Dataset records
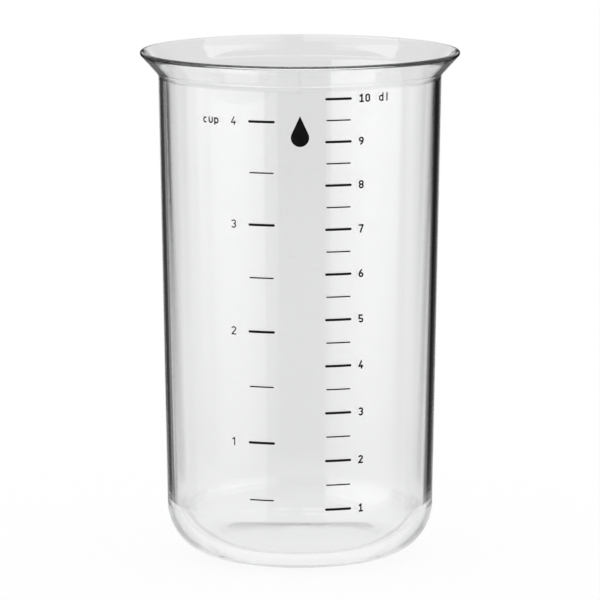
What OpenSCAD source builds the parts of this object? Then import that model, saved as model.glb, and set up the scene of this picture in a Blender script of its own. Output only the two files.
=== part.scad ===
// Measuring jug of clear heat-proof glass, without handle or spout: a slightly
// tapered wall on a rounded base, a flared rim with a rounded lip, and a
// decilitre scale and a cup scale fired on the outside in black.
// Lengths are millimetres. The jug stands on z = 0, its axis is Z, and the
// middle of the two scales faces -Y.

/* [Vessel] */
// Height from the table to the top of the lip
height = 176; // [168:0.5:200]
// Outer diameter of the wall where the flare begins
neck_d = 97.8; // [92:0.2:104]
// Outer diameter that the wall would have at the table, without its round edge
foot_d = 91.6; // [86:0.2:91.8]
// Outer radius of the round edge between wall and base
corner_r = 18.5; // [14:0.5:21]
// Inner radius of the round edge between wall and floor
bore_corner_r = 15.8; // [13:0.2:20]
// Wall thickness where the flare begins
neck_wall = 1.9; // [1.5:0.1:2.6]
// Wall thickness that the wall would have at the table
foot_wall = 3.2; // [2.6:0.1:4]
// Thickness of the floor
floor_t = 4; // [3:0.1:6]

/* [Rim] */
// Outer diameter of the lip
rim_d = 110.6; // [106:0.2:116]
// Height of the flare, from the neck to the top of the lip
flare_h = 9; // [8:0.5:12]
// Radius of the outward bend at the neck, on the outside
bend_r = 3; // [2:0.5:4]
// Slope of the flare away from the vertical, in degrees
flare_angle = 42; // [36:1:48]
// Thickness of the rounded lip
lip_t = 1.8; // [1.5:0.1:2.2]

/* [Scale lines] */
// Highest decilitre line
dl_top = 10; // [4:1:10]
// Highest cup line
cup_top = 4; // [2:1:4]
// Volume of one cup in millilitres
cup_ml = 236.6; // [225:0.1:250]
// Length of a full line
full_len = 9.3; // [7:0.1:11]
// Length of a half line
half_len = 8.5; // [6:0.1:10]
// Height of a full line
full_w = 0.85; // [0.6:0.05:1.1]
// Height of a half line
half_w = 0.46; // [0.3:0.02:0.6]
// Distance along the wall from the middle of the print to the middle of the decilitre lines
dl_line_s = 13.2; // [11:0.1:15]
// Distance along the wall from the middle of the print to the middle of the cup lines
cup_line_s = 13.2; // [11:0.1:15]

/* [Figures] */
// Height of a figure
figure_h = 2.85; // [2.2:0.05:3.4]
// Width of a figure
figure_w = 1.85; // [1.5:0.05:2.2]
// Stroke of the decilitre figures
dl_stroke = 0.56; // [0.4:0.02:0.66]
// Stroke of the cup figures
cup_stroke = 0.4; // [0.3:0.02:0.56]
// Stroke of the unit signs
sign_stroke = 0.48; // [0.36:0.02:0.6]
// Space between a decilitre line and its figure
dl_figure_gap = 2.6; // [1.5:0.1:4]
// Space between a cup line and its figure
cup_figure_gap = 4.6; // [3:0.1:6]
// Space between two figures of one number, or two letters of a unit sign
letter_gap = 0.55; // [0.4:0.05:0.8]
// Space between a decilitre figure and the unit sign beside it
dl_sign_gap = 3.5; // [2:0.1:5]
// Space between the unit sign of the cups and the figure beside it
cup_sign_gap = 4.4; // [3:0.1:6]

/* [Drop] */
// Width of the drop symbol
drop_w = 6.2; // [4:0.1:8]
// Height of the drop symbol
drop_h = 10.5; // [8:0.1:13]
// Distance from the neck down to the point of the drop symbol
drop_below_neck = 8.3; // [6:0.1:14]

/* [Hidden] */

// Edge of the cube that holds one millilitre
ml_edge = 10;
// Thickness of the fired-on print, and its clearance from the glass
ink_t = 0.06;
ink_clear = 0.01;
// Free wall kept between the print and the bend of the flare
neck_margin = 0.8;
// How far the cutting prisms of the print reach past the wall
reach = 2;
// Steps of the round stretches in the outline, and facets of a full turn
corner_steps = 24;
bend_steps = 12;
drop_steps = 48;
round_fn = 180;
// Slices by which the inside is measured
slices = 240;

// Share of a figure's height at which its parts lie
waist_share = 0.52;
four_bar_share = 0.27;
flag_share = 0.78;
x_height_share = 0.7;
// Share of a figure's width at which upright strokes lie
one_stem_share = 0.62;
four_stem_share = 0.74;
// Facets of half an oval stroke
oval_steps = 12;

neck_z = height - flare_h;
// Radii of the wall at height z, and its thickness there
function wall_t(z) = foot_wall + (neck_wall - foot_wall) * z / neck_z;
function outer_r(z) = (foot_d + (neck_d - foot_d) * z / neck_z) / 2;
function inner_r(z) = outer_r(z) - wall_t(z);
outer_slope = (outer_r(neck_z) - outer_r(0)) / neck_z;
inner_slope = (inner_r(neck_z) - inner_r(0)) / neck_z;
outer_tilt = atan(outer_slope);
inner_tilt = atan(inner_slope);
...
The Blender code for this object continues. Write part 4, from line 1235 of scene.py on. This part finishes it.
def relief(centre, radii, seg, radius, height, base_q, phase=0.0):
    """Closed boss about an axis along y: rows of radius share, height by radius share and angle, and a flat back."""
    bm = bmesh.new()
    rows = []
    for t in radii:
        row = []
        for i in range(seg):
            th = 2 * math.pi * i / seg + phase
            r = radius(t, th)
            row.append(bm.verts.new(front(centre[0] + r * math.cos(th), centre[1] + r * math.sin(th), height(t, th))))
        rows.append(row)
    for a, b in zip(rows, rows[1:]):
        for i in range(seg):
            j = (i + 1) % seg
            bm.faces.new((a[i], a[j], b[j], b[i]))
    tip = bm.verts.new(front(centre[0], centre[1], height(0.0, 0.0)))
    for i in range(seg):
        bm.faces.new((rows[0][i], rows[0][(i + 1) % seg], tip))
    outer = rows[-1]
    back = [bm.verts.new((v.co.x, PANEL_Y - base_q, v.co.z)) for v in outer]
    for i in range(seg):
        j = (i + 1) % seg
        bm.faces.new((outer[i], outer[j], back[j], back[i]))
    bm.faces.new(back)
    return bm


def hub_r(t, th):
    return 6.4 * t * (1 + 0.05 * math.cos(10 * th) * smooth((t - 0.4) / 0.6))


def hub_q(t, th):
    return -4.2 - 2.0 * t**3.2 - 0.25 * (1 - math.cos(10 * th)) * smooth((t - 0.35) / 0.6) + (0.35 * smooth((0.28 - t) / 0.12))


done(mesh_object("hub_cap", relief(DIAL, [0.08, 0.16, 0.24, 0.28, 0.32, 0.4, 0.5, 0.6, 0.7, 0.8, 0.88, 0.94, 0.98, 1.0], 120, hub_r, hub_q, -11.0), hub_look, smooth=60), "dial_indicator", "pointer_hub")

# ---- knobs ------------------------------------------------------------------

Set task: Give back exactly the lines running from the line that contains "What OpenSCAD source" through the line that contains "scales faces -Y.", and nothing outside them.

Response for this exercise:
What OpenSCAD source builds the parts of this object? Then import that model, saved as model.glb, and set up the scene of this picture in a Blender script of its own. Output only the two files.
=== part.scad ===
// Measuring jug of clear heat-proof glass, without handle or spout: a slightly
// tapered wall on a rounded base, a flared rim with a rounded lip, and a
// decilitre scale and a cup scale fired on the outside in black.
// Lengths are millimetres. The jug stands on z = 0, its axis is Z, and the
// middle of the two scales faces -Y.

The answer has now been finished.